Ninety-eight per cent of US paediatricians believe excessive exposure to violent media has a negative effect on childhood aggression.
John Murray, research fellow at the Department of Psychology, Washington College, and a researcher on children’s social development for almost 40 years, says violent media poses a ‘‘clear threat to the social and intellectual development of children and youth.’’ The research is solid. The profits that motivate vested interests to deny it are significant. But just because people want to make money out of violent and sexually degrading media products doesn’t mean we have to let them.
9 Responses
This research makes sense to me. If young people (or any people, really) are exposed to graphic violence then it makes sense that it will become part of their consciousness. Many disturbing images will stay in our memory always.
Thank you for bringing this research to my attention. I keep hoping something will break now that the first generation of boys fed a diet of violent porn since early childhood have become men, but the piles of bodies have gotten so high that I sometimes lose scale of what it might take to shake people aware.
In todays AdelaideNow online there was an article today on violent video games causing increased aggression in children. It surprised me to see around 95% of respondents to the article were defending violent games and that the research MUST be flawed. It seems so obvious to me that excessive exposure to pretty much anything will desensitise. The realism of imagery in movies these days is so accurate that I wonder how much our brains can really decifer??? For example, if you see a movie depicting someone being mutilated, at some level your brain must BELIEVE that it has seen it. After all, isn’t seeing believing?
It makes perfect sense. The primary way children learn is through imitation. It’s how they learn to eat, talk, walk, socialise, etc.
*Everything* they see around them contributes to how the learn and grow. If what they are seeing as a stream of violent, criminal, and sexualised images/scenes, then of course they’re going to respond by copying.
As a year 11 students I can definitely vouch for the truth in this. I can see it around me at school all the time, although fortunately with some exceptions.
“Dr Warburton points out that in violent video games..” Presumably Dr. Warburton means video games containing depictions of violence. Videogames are not actually violent.
Very true and smart observation Peregrine. Combined with an increasing amount of dysfunctional families with models no positive role models to guide them, children don’t seem to know any better.
According to their website, the International Society for Research for Aggression is a self-formed organisation with a special interest it seems in talking up negative aspects of our society generally. I note that the current President ‘s professional involvements appear to have been almost entirely with disadvantaged children. Is that typical of the membership, I wonder? Has the ISRA research been based only on observations of children in disadvantaged circumstances? Has there been any attention given in the research to the effects of media depicting acts of violence on children growing up in households where a peaceful milieu is the norm? I don’t know. If such was the case, the research wouldn’t necessarily be “flawed” of course, but , for me at least, given my own observations of my own children, it would make a generalisation of the ISRA findings to all children everywhere unacceptable.
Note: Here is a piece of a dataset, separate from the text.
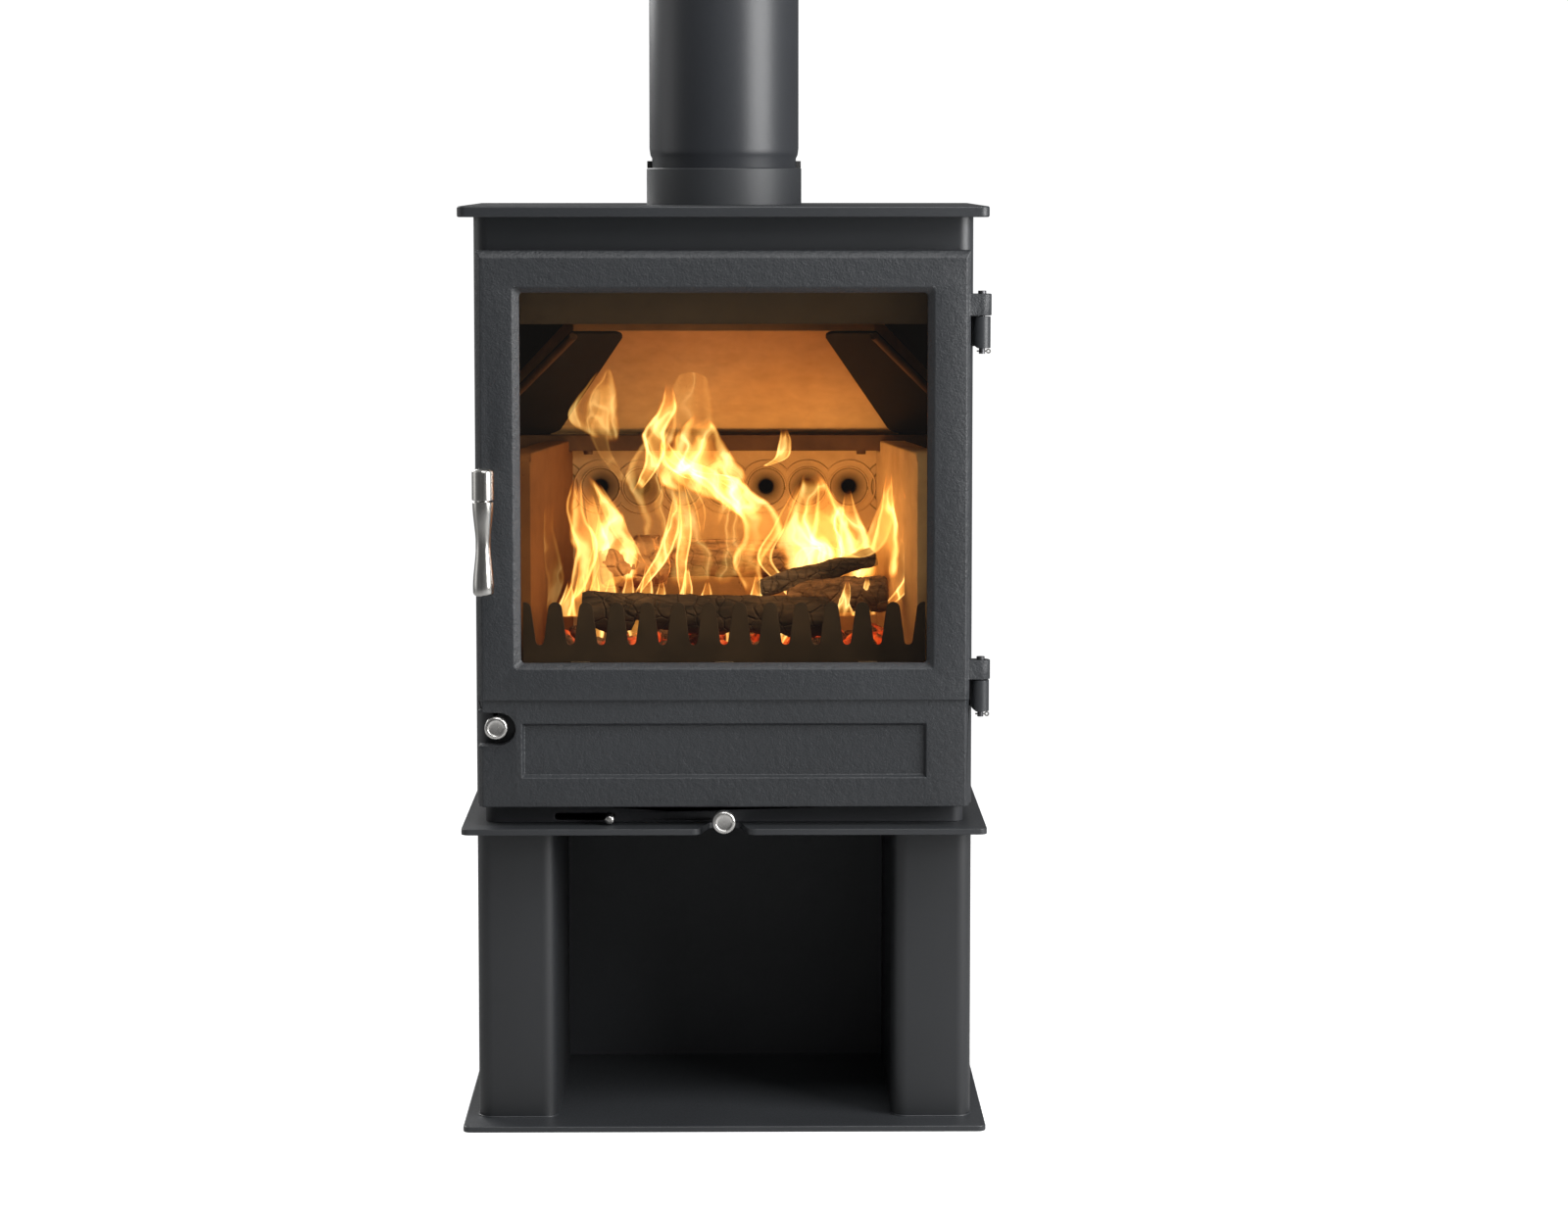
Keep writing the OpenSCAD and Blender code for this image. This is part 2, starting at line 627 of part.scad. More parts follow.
module door_casting() color(paint) difference() {
    union() {
        bevelled_plate(door_y0, upper_back_y, ledge_z, door_z1, 4.25, 7);
        bevelled_plate(lower_face_y, lower_back_y, door_z0, ledge_z + 2, 4, 0.01);
        panel(lower_back_y - 3, door_y1) difference() {
            polygon([[-door_x, door_z0], [door_x, door_z0], [door_x, door_z1], [-door_x, door_z1]]);
            polygon([[rim_t - door_x, door_z0 + rim_t], [door_x - rim_t, door_z0 + rim_t],
                [door_x - rim_t, door_z1 - rim_t], [rim_t - door_x, door_z1 - rim_t]]);
        }
        panel(upper_back_y - 2, seal_y0) seal_band(-seal_half - 0.5, seal_half + 2);
        panel(seal_y0 - 1, door_y1 - 1.5) seal_band(seal_half + 0.3, seal_half + 2);
        intersection() {
            pocket(3);
            block([-door_x, lower_face_y + 1, 300], [-190, door_y1 - 1.5, 500]);
        }
        intersection() {
            rod_y(handle_x, spindle_z, 9, upper_back_y - 2, cam_y0 - 4);
            block([-door_x, door_y0, 600], [0, door_y1, 700]);
        }
        for (i = [0, 1]) {
            rod_z(pin_x, pin_y, 9.2, lug_zs[i], lug_zs[i] + lug_h[i]);
            block([door_x - rim_t, pin_y - 9.2, lug_zs[i]], [pin_x, pin_y + 9.2, lug_zs[i] + lug_h[i]]);
        }
    }
    tapered_window(win_x, win_z0, win_z1, bevel_x, bevel_z, door_y0, door_y0 + 6.5);
    panel(door_y0 + 5, upper_back_y + cut)
        translate([-win_x, win_z0]) square([window_w, window_h]);
    tapered_window(win_x - 2.5, door_z0 + 31, door_z0 + 79.5, 2.5, 2.5, lower_face_y, lower_face_y + 5);
    pocket(0);
    rod_y(handle_x, spindle_z, spindle_r + fit, door_y0 - cut, cam_y0);
    block([-door_x - cut, cam_y0 - 5, spindle_z - 19], [-door_x + rim_t + cut, door_y1 + cut, spindle_z + 19]);
    for (i = [0, 1]) rod_z(pin_x, pin_y, pin_r + fit, lug_zs[i] - cut, lug_zs[i] + lug_h[i] + cut);
    for (x = clip_xs, z = clip_zs) rod_y(x, z, 2, upper_back_y - 5, upper_back_y + cut, $fn = 24);
}

glass_x = seal_x - 5.5;
glass_z = [win_z0 - 8, win_z1 + 8];
glass_y = upper_back_y + 1.2;

module door_glass() color("#705030", 0.35) panel(glass_y, glass_y + 4)
    polygon(rounded(-glass_x, glass_z[0], glass_x, glass_z[1], 3, 3));

module glass_gasket() color(rope) panel(upper_back_y, glass_y) difference() {
    polygon(rounded(-glass_x, glass_z[0], glass_x, glass_z[1], 3, 3));
    translate([-win_x - 1.5, win_z0 - 1.5]) square([window_w + 3, window_h + 3]);
}

// A bent clip on the back of the door: foot on the casting, finger on the glass
module glass_clip(x, edge, up) difference() {
    y = upper_back_y;
    union() {
        block([x - 9, y, min(edge + up * 1, edge + up * 13)], [x + 9, y + 1.5, max(edge + up * 1, edge + up * 13)]);
        block([x - 9, y, min(edge + up * 1, edge + up * 2.5)], [x + 9, y + 6.8, max(edge + up * 1, edge + up * 2.5)]);
        block([x - 9, y + 5.3, min(edge - up * 8, edge + up * 2.5)], [x + 9, y + 6.8, max(edge - up * 8, edge + up * 2.5)]);
    }
    rod_y(x, edge + up * 7.5, 2.1, y - cut, y + 1.5 + cut, $fn = 24);
}

module glass_clips() color(stainless) for (x = clip_xs) {
    glass_clip(x, glass_z[1], 1);
    glass_clip(x, glass_z[0], -1);
}

module clip_screws() color(stainless) for (x = clip_xs, z = [glass_z[1] + 7.5, glass_z[0] - 7.5]) {
    rod_y(x, z, 1.9, upper_back_y - 4.5, upper_back_y + 1.5, $fn = 24);
    rod_y(x, z, 3.5, upper_back_y + 1.5, upper_back_y + 3.9, $fn = 24);
}

module door_rope_seal() color(rope) panel(seal_y0, body_y0 - 0.3) seal_band(-seal_half, seal_half);

// ---------- door handle ----------

module handle_head() color(stainless) difference() {
    translate([handle_x, handle_y, 0]) rotate_extrude() polygon(concat(
        [[0, head_z0], [head_r - 0.6, head_z0], [head_r, head_z0 + 0.6]],
        arc(head_r - 4, head_z1 - 4, 4, 0, 90), [[0, head_z1]]));
    rod_y(handle_x, spindle_z, spindle_r, handle_y, handle_y + 2 * head_r);
}

module handle_grip() color(stainless) translate([handle_x, handle_y, 0]) rotate_extrude() {
    z1 = head_z0 - 1.4;
    z0 = z1 - grip_len;
    waist = 7.1;
    polygon(concat(
        [[0, z0], [4, z0]], arc(10.2 - 5, z0 + 5, 5, 300, 360, 6),
        [for (i = [0:14]) let (t = i / 14) [waist + (10.2 - waist) * pow(abs(2 * t - 0.96), 1.6) * 0.98,
            z0 + 9 + t * (grip_len - 12)]],
        [[10.2, z1 - 0.6], [9.6, z1], [6, z1], [6, head_z0], [0, head_z0]]));
}

module handle_collar() color(stainless) difference() {
    rod_y(handle_x, spindle_z, 7.5, handle_y + 12, door_y0 - 0.5);
    rod_y(handle_x, spindle_z, spindle_r, handle_y, door_y0);
}

module latch_spindle() color("#77787a") {
    rod_y(handle_x, spindle_z, spindle_r, handle_y, cam_y0);
    rod_y(handle_x, spindle_z, 3, cam_y0, cam_y1 + 3.5);
}

module latch_cam() color("#77787a") panel(cam_y0, cam_y1) difference() {
    polygon(concat(arc(handle_x, spindle_z, 7, 180, 360, 16),
        arc(handle_x + 1, spindle_z + cam_len - 4, 4, 0, 90), arc(handle_x - 1, spindle_z + cam_len - 4, 4, 90, 180)));
    translate([handle_x, spindle_z]) circle(r = 3);
}

module spindle_nut() color(stainless) difference() {
    translate([handle_x, cam_y1 + 3.4, spindle_z]) rotate([90, 0, 0]) cylinder(d = 10 / cos(30), h = 3.4, $fn = 6);
    rod_y(handle_x, spindle_z, 3.05, cam_y1 - cut, cam_y1 + 5);
}

// ---------- riddling control ----------

// A turned knob on a Y axis, its flat face at y0
module knob(x, z, y0) translate([x, y0 + 16, z]) rotate([90, 0, 0]) rotate_extrude() {
    r = knob_d / 2;
    polygon(concat([[0, 0], [6, 0], [6, 4], [r - 2, 4], [r, 6]],
        arc(r - 2.2, 16 - 2.2, 2.2, 0, 90), [[0, 16]]));
}

riddle_knob_y = lower_face_y - 8;

module riddling_knob() color(stainless) knob(riddle_x, riddle_z, riddle_knob_y);

module riddling_rod() color("#77787a") rod_y(riddle_x, riddle_z, rod_d / 2, riddle_knob_y + 16, -12);

module riddling_link() color(dark_steel) {
    block([riddle_x - 5, -12, riddle_z - 4], [-96, -6, riddle_z + 4]);
    block([-104, -12, riddle_z + 4], [-96, -6, grate_z0]);
}

module riddling_grate() color(dark_steel) difference() {
    block([-grate_x, -82, grate_z0], [grate_x, 82, bed_z0 - gap]);
    bar_slots(grate_z0, bed_z0);
}

// ---------- air controls ----------

slide_tab_y = -120;

air_knob_y = plate_y0 - 8;

module air_knob() color(stainless) knob(0, air_z, air_knob_y);

module air_rod() color("#77787a") rod_y(0, air_z, rod_d / 2, air_knob_y + 16, -62);

module air_slide_plate() color(dark_steel) {
    block([-60, -62, slide_z0], [60, 18, slide_z1]);
    block([-8, -62, air_z - rod_d / 2], [8, -58, slide_z0]);
}

module air_lever() color(stainless) {
    rod_y(lever_x, lever_z, 2.6, body_y0 - 8, slide_tab_y);
    translate([lever_x, body_y0 - 8, lever_z]) rotate([90, 0, 0]) rotate_extrude()
        polygon(concat([[0, -1], [3.4, -1], [4.6, 1]], arc(1.6, 9, 3, 0, 90), [[0, 12]]));
}

module secondary_air_slide() color(dark_steel) {
    block([lever_x - 47, -131, slide_z0], [lever_x + 13, -103, slide_z1]);
    block([lever_x - 4, slide_tab_y, lever_z - 2.6], [lever_x + 4, slide_tab_y + 3, slide_z0]);
}

log_store_base_plate();
log_store_left_leg();
log_store_right_leg();
log_store_back_panel();
log_store_top_plate();
log_store_bolts();
plinth();
body_floor();
body_shell();
body_back_panel();
rear_flue_blanking_plate();
blanking_plate_bolts();
top_plate();
flue_collar();
flue_seal_ring();
flue_pipe();
rear_fire_brick();
left_fire_brick();
right_fire_brick();
baffle_board();
baffle_left_plate();
baffle_right_plate();
baffle_support_rail();
rail_bolts();
air_wash_deflector();
rear_air_duct();
log_retainer();
fire_grate();
grate_ledges();
ash_pan();
ash_pan_handle();
ash_pan_runners();
upper_hinge_knuckle();
lower_hinge_knuckle();
hinge_pins();
split_pins();
hinge_screws();
latch_keeper();
air_slide_guides();
door_casting();
door_glass();
glass_gasket();
glass_clips();
clip_screws();
door_rope_seal();
handle_head();
handle_grip();
handle_collar();
latch_spindle();
latch_cam();
spindle_nut();
riddling_knob();
riddling_rod();
riddling_link();
riddling_grate();
air_knob();
air_rod();
air_slide_plate();
air_lever();
secondary_air_slide();
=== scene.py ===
"""Looks of the wood burning stove: materials, detailed pieces, studio and a lit fire."""
import math
import random

import bmesh
import bpy
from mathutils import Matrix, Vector, noise


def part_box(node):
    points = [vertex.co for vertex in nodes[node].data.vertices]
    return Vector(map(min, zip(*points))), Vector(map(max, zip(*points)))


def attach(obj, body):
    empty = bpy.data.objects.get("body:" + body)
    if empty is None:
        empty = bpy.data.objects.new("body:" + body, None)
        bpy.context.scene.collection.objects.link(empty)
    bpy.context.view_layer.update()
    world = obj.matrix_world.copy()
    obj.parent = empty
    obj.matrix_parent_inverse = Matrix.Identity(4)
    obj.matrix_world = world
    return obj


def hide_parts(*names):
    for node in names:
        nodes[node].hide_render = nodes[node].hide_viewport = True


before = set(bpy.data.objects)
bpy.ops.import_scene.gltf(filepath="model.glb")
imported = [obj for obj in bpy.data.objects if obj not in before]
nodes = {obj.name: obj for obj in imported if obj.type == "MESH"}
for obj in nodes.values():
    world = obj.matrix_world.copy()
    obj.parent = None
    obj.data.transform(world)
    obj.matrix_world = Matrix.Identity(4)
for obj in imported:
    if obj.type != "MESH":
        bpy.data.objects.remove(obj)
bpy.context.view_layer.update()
MM = 0.001
WELD_GAP = 0.01  # millimetres between points that count as one
scene = bpy.context.scene


# ---------- mesh helpers ----------

def mm(x, y, z):
    """A point given in millimetres."""
    return Vector((x, y, z)) * MM


def centre(node):
    """The middle of a CAD node's box."""
    low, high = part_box(node)
    return (low + high) / 2


def place_object(name, data):
    """Puts a new object with the given data in the scene."""
    piece = bpy.data.objects.new(name, data)
    scene.collection.objects.link(piece)
    return piece


def new_object(name, vertices, faces, smooth_angle=35):
    """A mesh object from lists of points and faces, with outward normals and smooth shading."""
    mesh = bpy.data.meshes.new(name)
    mesh.from_pydata([tuple(v) for v in vertices], [], faces)
    form = bmesh.new()
    form.from_mesh(mesh)
    bmesh.ops.recalc_face_normals(form, faces=form.faces)
    form.to_mesh(mesh)
    form.free()
    mesh.shade_smooth()
    mesh.set_sharp_from_angle(angle=math.radians(smooth_angle))
    return place_object(name, mesh)


def skin(rings, closed_path=False):
    """Faces between rings of equal length, with caps at both ends of an open path."""
    count = len(rings[0])
    vertices = [v for ring in rings for v in ring]
    faces = []
    last = len(rings) if closed_path else len(rings) - 1
    for i in range(last):
        a = i * count
        b = (i + 1) % len(rings) * count
        for j in range(count):
            k = (j + 1) % count
            faces.append((a + j, a + k, b + k, b + j))
    if not closed_path:
        faces.append(tuple(range(count)))
        faces.append(tuple(range(len(vertices) - count, len(vertices))))
    return vertices, faces


def lathe(name, profile, origin, axis="Z", steps=96):
    """A turned piece. The profile lists (radius, height) in millimetres along the axis."""
    rings = []
    for radius, height in profile:
        ring = []
        for i in range(steps):
            angle = 2 * math.pi * i / steps
            a, b = radius * math.cos(angle), radius * math.sin(angle)
            offset = mm(a, b, height) if axis == "Z" else mm(a, height, b)
            ring.append(origin + offset)
        rings.append(ring)
    return new_object(name, *skin(rings))


def tube(name, path, radius, sides=10, closed=False, shape=None):
    """A round tube along a path. shape(i, angle) scales its radius, for a braid or a rough edge."""
    rings = []
    total = len(path)
    side = None
    for i, point in enumerate(path):
        after = path[(i + 1) % total] if closed or i + 1 < total else point
        before = path[i - 1] if closed or i > 0 else point
        along = (after - before).normalized()
        if side is None:
            side = along.orthogonal().normalized()
        side = (side - along * side.dot(along)).normalized()
        other = along.cross(side)
        ring = []
        for j in range(sides):
            angle = 2 * math.pi * j / sides
            r = radius * (shape(i, angle) if shape else 1)
            ring.append(point + (side * math.cos(angle) + other * math.sin(angle)) * r)
        rings.append(ring)
    return new_object(name, *skin(rings, closed), smooth_angle=60)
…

“International Society for Research on Aggression” that should be.
While it is clear that media violence is causing a passive acceptance of violence. The cherry picking of individual violent acts connected to violent computer games in this article is intellectually dishonest.
Millions of people play violent computer games every day, yet violent ‘copycat’ crimes remain rare.
The fact that 99% of gamers are not inspired to act out game violence in real life, is compelling evidence that media violence is not a direct cause of real violence.